I removed parts until the error doesn't present itself and this is the minimum I reached. The following fails:

class S2s(Sequential):
    def __init__(self, output_dim, hidden_dim, output_length, depth=1, broadcast_state=True, inner_broadcast_state=True, peek=False, dropout=0.1, **kwargs):
        super(S2s, self).__init__()
        depth = (depth, depth)
        shape = kwargs['batch_input_shape']
        del kwargs['batch_input_shape']

        self.add(LSTMEncoder(batch_input_shape=shape, output_dim=hidden_dim, state_input=False, return_sequences=depth[0] > 1, **kwargs))
        self.add(LSTMDecoder2(hidden_dim=hidden_dim, output_length=output_length, state_input=broadcast_state, **kwargs))
        self.layers[0].broadcast_state(self.layers[1])
        [self.encoder,self.decoder] = self.layers

but it succeeds, if you comment out broadcast_state().

Hopefully that's helpful.

nabihach commented 8 years ago

Thanks, I'll try this out. I really don't want to comment out broadcast_state() though, it is critical for most models (at least the ones I'm using!).

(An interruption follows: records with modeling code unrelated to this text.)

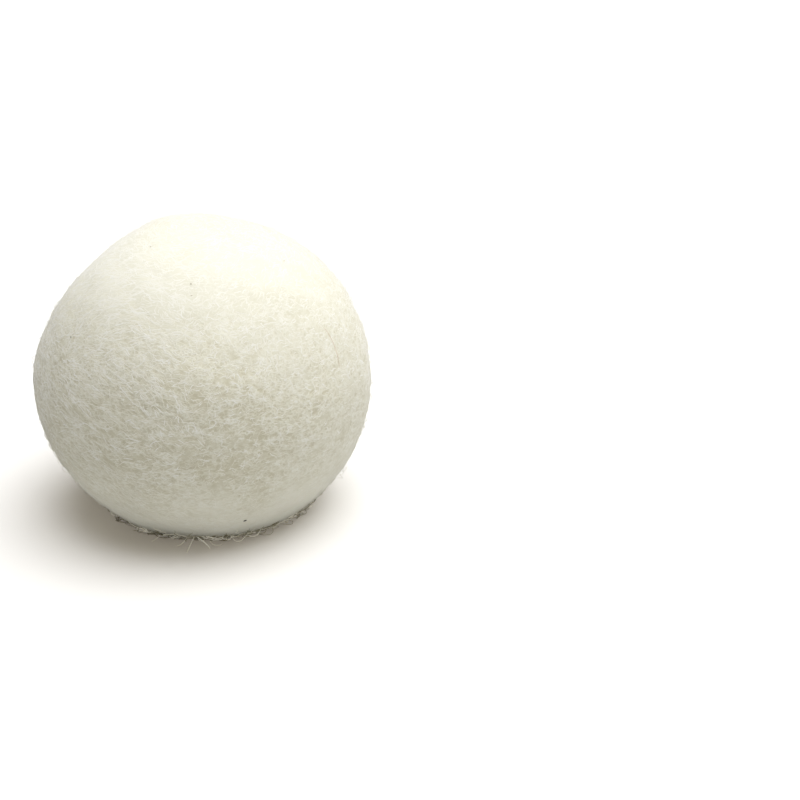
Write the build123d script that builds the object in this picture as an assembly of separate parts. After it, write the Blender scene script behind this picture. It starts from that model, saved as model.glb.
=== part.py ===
from build123d import *

import os
from math import cos, radians, sin

# A wool dryer ball, in millimetres: a tight knot of wool, a ball of wool yarn wound on it, carded wool
# wrapped over that strip by strip, and a felted white skin. Each piece is one STEP file.
# The ball stands on its pressed resting face. The origin is the middle of that face, and +Z is up.

# Driving dimensions
ball_radius = 35.7  # over the fullest part of the skin, for a ball of 70 mm nominal diameter
rest_press = 7.7  # how far the resting side is pressed in from the round
rest_edge_round = 2.5  # radius of the soft edge round the resting face
core_radius = 14.5  # the wound yarn, which is too firm to be pressed out of round
knot_radius = 6.0  # the pinch of wool that the yarn is started on

# The strips of carded wool, from the yarn outwards: outer radius, and the axis of the strip's two poles.
# Each strip is turned a quarter turn from the one below it.
strip_wraps = {
    "core_wrap_1": (18.0, Axis.X),
    "core_wrap_2": (21.5, Axis.Y),
    "core_wrap_3": (25.0, Axis.Z),
    "core_wrap_4": (28.0, Axis.X),
    "cover_wrap_1": (30.5, Axis.Y),
    "cover_wrap_2": (33.0, Axis.Z),
}
gather_height = 0.7  # the low lump at a pole, where the edges of a strip are folded in
gather_radius = 9.0  # radius of that lump's surface

# Soft flats that felting left all the way through the wraps: azimuth from +X towards +Y, elevation, depth.
soft_flats = (
    (157.0, 40.0, 2.0),
    (75.0, 68.0, 0.9),
    (25.0, 38.0, 0.7),
    (100.0, 8.0, 1.4),
    (300.0, 30.0, 0.6),
)
flat_radius = 60.0  # radius of a soft flat's own shallow curve

centre = Vector(0, 0, ball_radius - rest_press)


def press_share(radius):
    """How much of the skin's flattening reaches this deep: none at the yarn, all of it at the skin."""
    return (radius - core_radius) / (ball_radius - core_radius)


def towards(azimuth, elevation):
    """Unit vector for two angles in degrees."""
    level = cos(radians(elevation))
    return Vector(level * cos(radians(azimuth)), level * sin(radians(azimuth)), sin(radians(elevation)))


def ball(radius, middle=centre):
    return Pos(*middle) * Sphere(radius)


def gathered_poles(radius, pole_axis):
    """The two low lumps where a strip's edges are folded in, at the ends of its pole axis."""
    offset = pole_axis.direction * (radius + gather_height - gather_radius)
    return [ball(gather_radius, centre + offset), ball(gather_radius, centre - offset)]


def pressed_ball(radius, lumps=()):
    """The outside of the ball at one wrap: round, with any lumps, its soft flats and its resting face."""
    share = press_share(radius)
    body = ball(radius)
    for lump in lumps:
        body += lump
    for azimuth, elevation, depth in soft_flats:
        shift = radius - depth * share - flat_radius
        body &= ball(flat_radius, centre + towards(azimuth, elevation) * shift)
    floor = Plane(centre - Vector(0, 0, radius - rest_press * share))
    body = split(body, bisect_by=floor, keep=Keep.TOP)
    rest_edges = body.faces().sort_by(Axis.Z)[0].edges()
    return fillet(rest_edges, rest_edge_round * share)


def build_nodes():
    """Every piece by its node name, from the middle of the ball outwards."""
    knot = ball(knot_radius)
    yarn = ball(core_radius)
    nodes = {"starter_knot": knot, "yarn_winding": yarn - knot}
    inside = yarn
    for name, (radius, pole_axis) in strip_wraps.items():
        outside = pressed_ball(radius, gathered_poles(radius, pole_axis))
        nodes[name] = outside - inside
        inside = outside
    nodes["felt_skin"] = pressed_ball(ball_radius) - inside
    return nodes


os.makedirs("parts", exist_ok=True)
for node, shape in build_nodes().items():
    export_step(shape, f"parts/{node}.step")
    size = shape.bounding_box().size
    print(f"{node}: {shape.volume / 1000:.2f} cm3, {size.X:.1f} x {size.Y:.1f} x {size.Z:.1f} mm")
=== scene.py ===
import math

import bmesh
import bpy
import numpy as np
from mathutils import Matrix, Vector
from mathutils.bvhtree import BVHTree


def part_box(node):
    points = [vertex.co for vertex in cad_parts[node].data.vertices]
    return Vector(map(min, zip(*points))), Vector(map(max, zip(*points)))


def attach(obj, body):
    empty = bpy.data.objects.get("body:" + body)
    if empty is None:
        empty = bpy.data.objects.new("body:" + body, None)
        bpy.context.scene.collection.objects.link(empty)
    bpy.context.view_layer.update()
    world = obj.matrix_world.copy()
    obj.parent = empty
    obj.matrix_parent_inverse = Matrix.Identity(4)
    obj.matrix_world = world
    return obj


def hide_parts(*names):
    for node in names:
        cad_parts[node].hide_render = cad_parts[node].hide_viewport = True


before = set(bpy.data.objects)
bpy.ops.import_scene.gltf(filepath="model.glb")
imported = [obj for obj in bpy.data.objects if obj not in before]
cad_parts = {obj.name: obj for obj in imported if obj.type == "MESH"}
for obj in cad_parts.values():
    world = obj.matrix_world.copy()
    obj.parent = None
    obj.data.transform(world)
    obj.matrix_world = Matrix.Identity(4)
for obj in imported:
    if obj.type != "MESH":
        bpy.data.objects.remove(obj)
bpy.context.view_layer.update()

MM = 0.001
BODY = "root"

# The ball's own frame, read from its skin: +Z is up, and the resting face lies on the floor at z = 0.
skin_low, skin_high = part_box("felt_skin")
ball_radius = (skin_high.x - skin_low.x) / 2
ball_centre = np.array((0.0, 0.0, skin_high.z - ball_radius))

# Shape of the felt: low lumps and soft flats, over a round that lies a little inside the fullest part.
slack = 0.8 * MM
lumps = (  # azimuth from +X towards +Y, elevation, height in millimetres, and spread in degrees
    (157, 38, -2.45, 24),
    (75, 68, -0.45, 22),
    (120, 60, 0.2, 20),
    (100, 8, -1.0, 24),
    (25, 38, 0.3, 20),
    (300, 30, -0.3, 20),
    (0, 25, 0.4, 22),
    (352, 2, 0.75, 16),
    (346, -27, 0.5, 14),
    (180, 2, 0.2, 15),
    (205, -35, -0.5, 18),
    (262, -12, 0.3, 20),
    (215, -52, -1.1, 20),
    (268, -52, -0.5, 20),
    (320, -45, -0.2, 20),
    (270, 18, 0.6, 18),
    (232, 12, 0.5, 16),
    (318, 4, 0.35, 15),
    (174, 14, -0.25, 9),
    (189, -18, -0.25, 8),
)
rest_softness = 0.8 * MM  # how gently the side turns into the resting face

# Finer relief, each kind by its height and by how far apart its marks are, in millimetres
swell = (0.28, 14)
fold = (0.14, 6.5)
ripple = (0.05, 4)
bundle = (0.03, 2.8)
pit = (0.05, 0.85)
flank_slant = 0.55  # how steeply the marks on the left flank slant down, as a slope
skin_cells, lining_cells = 120, 40  # along the edge of the cube that a wall's mesh is blown up from

# Fibres in the felt: how many in a piece, points along each, distance between them, radius, and lightness
matted = (3100, 10, 0.25 * MM, 0.07 * MM, 0.14)
strand = (4200, 8, 0.26 * MM, 0.08 * MM, 0.46)
matted_height, strand_height = 0.05 * MM, 0.07 * MM  # over the felt, at most
matted_pieces, strand_pieces, loop_pieces = 3, 4, 3

# Longer loose fibres
fibre_steps = 15  # points along a fibre
fibre_radius = 0.05 * MM
loop_fibres = 2200
loop_step = 0.3 * MM
loop_root = 0.05 * MM  # how deep its two ends are in the felt
edge_step = 0.4 * MM
edge_radius = 0.08 * MM
hair_radius = 0.075 * MM

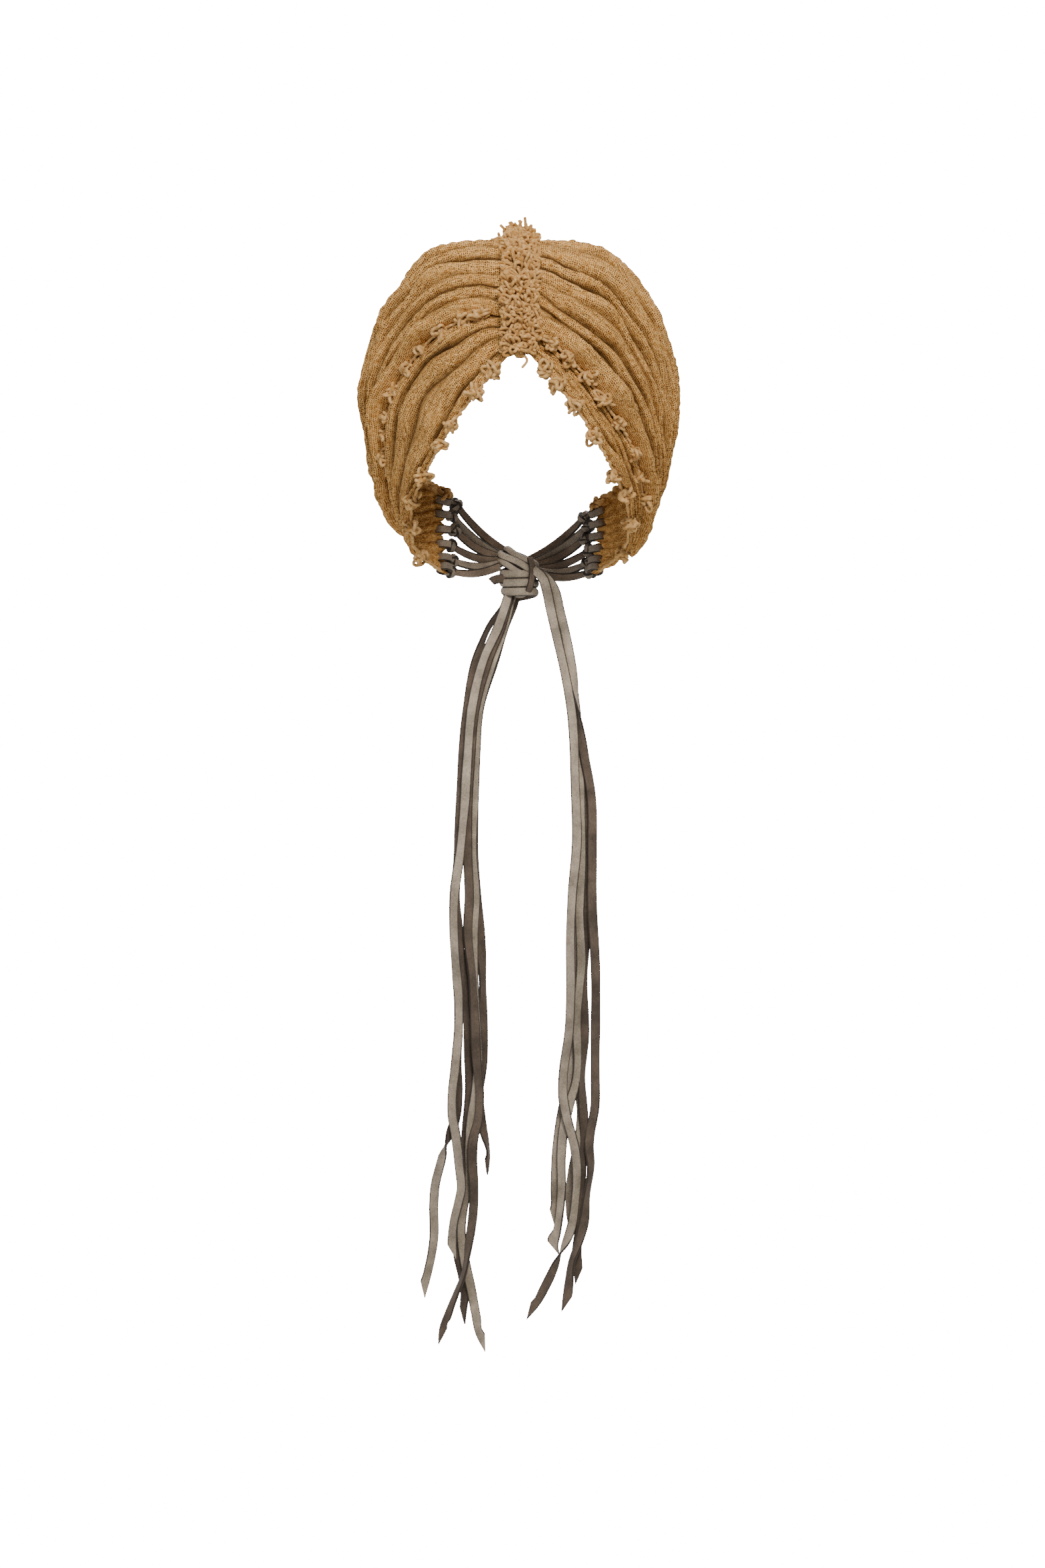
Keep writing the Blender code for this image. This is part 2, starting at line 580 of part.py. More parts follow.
def build_knot():
    """The knot behind the neck: turns coiled round each other, a wrap over them and a stub of lace."""
    bm = bmesh.new()
    turns = 3
    profile = [(0.25, 0.0), (0.78, 0.04)]
    for turn in range(turns):
        low = 0.08 + 0.84 * turn / turns
        high = 0.08 + 0.84 * (turn + 1) / turns
        profile += [(1.0, low + 0.06), (1.0, high - 0.06), (0.86, high)]
    profile += [(0.4, 1.0)]
    sides = 12
    rings = []
    for radius, height in profile:
        rings.append([
            (
                KNOT_RADIUS * radius * math.cos(2 * math.pi * step / sides),
                KNOT_DEPTH / 2 * radius * math.sin(2 * math.pi * step / sides),
                KNOT_HEIGHT * (height - 0.5),
            )
            for step in range(sides)
        ])
    skin(bm, rings)
    bmesh.ops.rotate(bm, cent=(0, 0, 0), matrix=TILT, verts=bm.verts)
    bmesh.ops.translate(bm, vec=Vector(KNOT_CENTRE), verts=bm.verts)
    coil = object_of("lace_knot", mesh_of(bm, "lace_knot"), LEATHER, 0.7)
    bm = bmesh.new()
    top = Vector(KNOT_CENTRE) + Vector((-0.0005, -0.001, KNOT_HEIGHT * 0.56))
    wrap = bmesh.ops.create_uvsphere(bm, u_segments=10, v_segments=6, radius=0.5)
    wrap_size = Vector((KNOT_RADIUS * 2.35, KNOT_DEPTH * 0.95, KNOT_HEIGHT * 0.56))
    bmesh.ops.scale(bm, vec=wrap_size, verts=wrap["verts"])
    bmesh.ops.rotate(bm, cent=(0, 0, 0), matrix=WRAP_TILT, verts=wrap["verts"])
    bmesh.ops.translate(bm, vec=top, verts=wrap["verts"])
    over = object_of("lace_knot_wrap", mesh_of(bm, "lace_knot_wrap"), LEATHER, 0.7)
    bm = bmesh.new()
    stub = bmesh.ops.create_icosphere(bm, subdivisions=1, radius=0.0042)
    bmesh.ops.translate(bm, vec=Vector(KNOT_CENTRE) + Vector((-KNOT_RADIUS * 1.1, 0, 0)), verts=stub["verts"])
    lump = object_of("lace_knot_stub", mesh_of(bm, "lace_knot_stub"), LEATHER, 0.7)
    return combine(combine(coil, over, "UNION"), lump, "UNION")


def smooth_route(points, count):
    """Evenly spaced points on a smooth curve through a few."""
    points = np.asarray(points, float)
    for _ in range(2):
        steps = np.linalg.norm(np.diff(points, axis=0), axis=1)
        reach = np.concatenate(((0,), np.cumsum(steps)))
        points = smooth_between(reach, points, np.linspace(0, reach[-1], 12 * count))
    return points[np.linspace(0, len(points) - 1, count).round().astype(int)]


def build_tails():
    """The free ends of the laces, flat straps hanging below the knot, each at its own depth."""
    outline = bpy.data.curves.new("lace_outline", "CURVE")
    corners = outline.splines.new("POLY")
    corners.points.add(3)
    corners.use_cyclic_u = True
    for point, (x, y) in zip(corners.points, ((1, 1), (1, -1), (-1, -1), (-1, 1))):
        point.co = (LACE_THICKNESS / 2 * x, LACE_WIDTH / 2 * y, 0, 1)
    guide = bpy.data.objects.new("lace_outline", outline)
    bpy.context.collection.objects.link(hide(guide))
    for side, routes in TAIL_ROUTES.items():
        for number, (layer, route) in enumerate(routes, 1):
            name = f"tail_{side}_{number}"
            depth = KNOT_CENTRE[1] + (layer - 0.5 + TAILS_BEHIND[side]) * TAIL_PITCH
            points = smooth_route([(x * MM, depth, z * MM) for x, z in route], TAIL_POINTS)
            curve = bpy.data.curves.new(name, "CURVE")
            curve.dimensions = "3D"
            curve.twist_mode = "MINIMUM"
            curve.bevel_mode = "OBJECT"
            curve.bevel_object = guide
            curve.use_fill_caps = True
            spline = curve.splines.new("POLY")
            spline.points.add(len(points) - 1)
            for held, point in zip(spline.points, points):
                held.co = (*point, 1)
            object_of(name, curve, LEATHER, 0.7)


def build_turban():
    for old in list(bpy.data.objects):
        bpy.data.objects.remove(old)
    columns = np.linspace(-1, 1, COLUMNS + 1)
    under = cloth_layer("under_wrap", columns, under_rows, lambda along: 0.0)
    cut_eyelets(under)
    cloth_layer("over_wrap", OVER_END * columns, over_rows, layer_lift)
    build_band()
    for side in SIGN:
        shares = [share for share in columns if BAND_END < share < 0.99]
        selvage(f"rim_trim_{side}", side, lambda along: 0.0, lambda along: 0.0, RIM_TUFTS[side], shares, 0)
        tufts = OVERLAP_TUFTS[side]
        shares = [share for share in OVER_END * columns if BAND_END < share < tufts[-1] + 0.05]
        selvage(f"overlap_trim_{side}", side, overlap_edge, layer_lift, tufts, shares, 0.32)
        for number in range(len(EYELETS)):
            build_lace(side, number)
    build_knot()
    build_tails()


build_turban()
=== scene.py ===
"""Ochre gauze turban with a looped band and leather laces, in metres, +Z up, front -Y."""

import math

import bmesh
import bpy
import numpy as np
from mathutils import Matrix, Vector


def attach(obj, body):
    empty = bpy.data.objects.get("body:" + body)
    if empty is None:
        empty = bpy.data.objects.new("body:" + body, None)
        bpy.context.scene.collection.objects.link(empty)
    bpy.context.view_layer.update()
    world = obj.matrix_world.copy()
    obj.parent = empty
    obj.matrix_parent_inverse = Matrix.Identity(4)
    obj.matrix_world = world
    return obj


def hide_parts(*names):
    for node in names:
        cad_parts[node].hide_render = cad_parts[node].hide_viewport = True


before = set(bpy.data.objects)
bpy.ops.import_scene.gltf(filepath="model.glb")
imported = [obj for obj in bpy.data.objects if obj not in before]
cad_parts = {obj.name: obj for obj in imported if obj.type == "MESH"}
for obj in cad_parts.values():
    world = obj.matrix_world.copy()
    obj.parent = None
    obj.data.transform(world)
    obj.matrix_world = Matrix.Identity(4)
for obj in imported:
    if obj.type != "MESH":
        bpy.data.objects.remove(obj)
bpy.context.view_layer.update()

# Camera and studio. The camera looks level along +Y from 8 m, as a long lens does in a product photo.
# The surround is white paper, which lights the turban only softly; a large key light stands high in
# front, with a weaker fill light at the left and a light above and behind.
CAMERA_PLACE = (0.0017, -8.0, -0.2356)
CAMERA_LENS = 284.8
PAPER_GLOW = 0.50
PAPER_WHITE = 18.0
FLOOR_LEVEL = -0.79
FLOOR_HALF = 0.58
LIGHTS_AIM = (0, 0, -0.1)
camera_data = bpy.data.cameras.new("camera")
camera_data.sensor_width = 36.0
camera_data.lens = CAMERA_LENS
camera = bpy.data.objects.new("camera", camera_data)
camera.location = CAMERA_PLACE
camera.rotation_euler = (math.radians(90), 0, 0)
bpy.context.collection.objects.link(camera)
bpy.context.scene.camera = camera


def colour(text):
    """An sRGB hex colour as linear red, green, blue and alpha."""
    parts = [int(text[place : place + 2], 16) / 255 for place in (1, 3, 5)]
    linear = [part / 12.92 if part < 0.04045 else ((part + 0.055) / 1.055) ** 2.4 for part in parts]
    return (*linear, 1.0)


def add_node(tree, kind, inputs=None, **settings):
    """A node with its settings, and its sockets given values or linked from other nodes' sockets."""
    node = tree.nodes.new(kind)
    for name, value in settings.items():
        setattr(node, name, value)
    for key, value in (inputs or {}).items():
        if isinstance(value, bpy.types.NodeSocket):
            tree.links.new(value, node.inputs[key])
        else:
            node.inputs[key].default_value = value
    return node


def start_material(name, **values):
    """A material, its node tree and its Principled shader with these constant values."""
    material = bpy.data.materials.new(name)
    material.use_nodes = True
    shader = material.node_tree.nodes["Principled BSDF"]
    for key, value in values.items():
        shader.inputs[key.replace("_", " ")].default_value = value
    return material, material.node_tree, shader


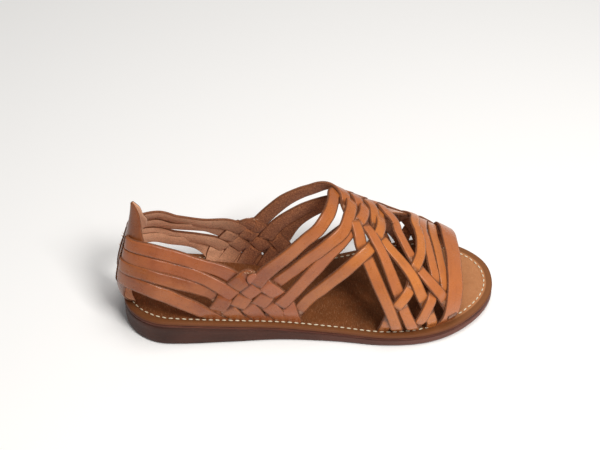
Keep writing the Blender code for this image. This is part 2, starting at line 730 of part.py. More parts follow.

SeanTater commented 8 years ago

Oh, no I don't suggest commenting it out! I just haven't figured out what about broadcast state is causing the problem and thought it would be helpful to see my partial results anyway. I'll keep working on it, too.

On Thu, Sep 15, 2016, 20:53 Nabiha Asghar notifications@github.com wrote:

Thanks, I'll try this out. I really don't want to comment out broadcast_state() though, it is critical for most models (at least the ones I'm using!).

— You are receiving this because you commented. Reply to this email directly, view it on GitHub https://github.com/farizrahman4u/seq2seq/issues/90#issuecomment-247493979, or mute the thread https://github.com/notifications/unsubscribe-auth/ADf-0tced05NyaLA4fzoAuA3apo58bWYks5qqeijgaJpZM4Jjvjn .

nabihach commented 8 years ago

Thanks! It definitely is helpful :) Keep us posted! I'll try playing around with it too.

sallamander commented 8 years ago

@nabihach Have you tried altering the source code to add the embedding layer right into the Seq2seq class?

nabihach commented 8 years ago

No I never tried that, but that's a good idea. I'll try that and post the results here.